- Sire: Stars Pride
- Grandsire: Worthy Boy
- Dam: Helicopter
- Damsire: Hoot Mon
- Sex: Mare
- Foaled: 1962
- Country: Canada
- Breeder: Armstrong Bros.
- Owner: Armstrong Bros.
- Trainer: Joe O'Brien
- Record: 65: 51 wins
- Earnings: $493,602

Major wins
- Roosevelt International Trot (1966) U.S. Trotting Triple Crown wins: Kentucky Futurity (1965)

Awards
- Canadian Trotting Horse of the Year (1964, 1965, 1966)

Honors
- Canadian Horse Racing Hall of Fame (1976) United States Racing Hall of Fame (1998) Canadian Commemorative Stamp (1999)

= Armbro Flight =

Canadian Standardbred racehorse

Armbro Flight (1962–1995) was a champion trotting mare bred by the Armstrong Brothers Farm of J. Elgin, Ted and Charles Armstrong in Brampton, Ontario, Canada.
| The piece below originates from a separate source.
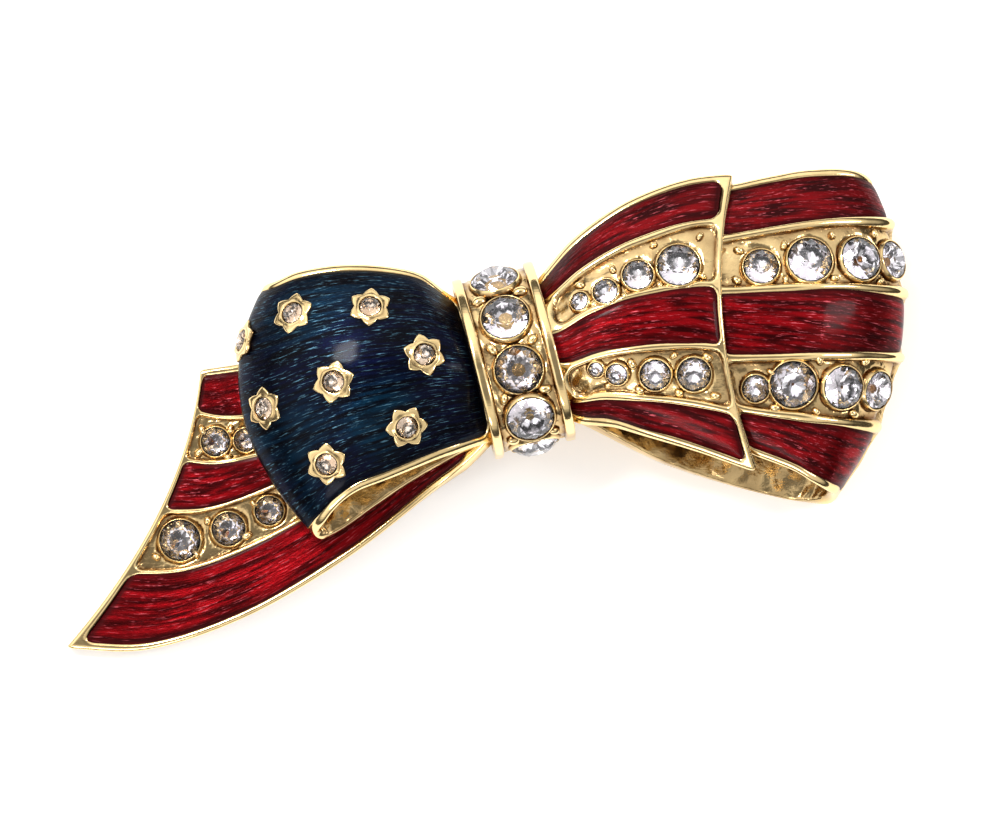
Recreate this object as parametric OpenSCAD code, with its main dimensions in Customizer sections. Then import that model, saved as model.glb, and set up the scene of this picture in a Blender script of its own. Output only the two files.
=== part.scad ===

She established five world records in the 1960s. She was honored by Canada Post in 1999 with the issuance of a commemorative postage stamp along with Northern Dancer. One of North America's greatest trotting mares of the 1960s, Armbro Flight was inducted into the Canadian Horse Racing Hall of Fame in 1976 and into the United States Racing Hall of Fame in 1998.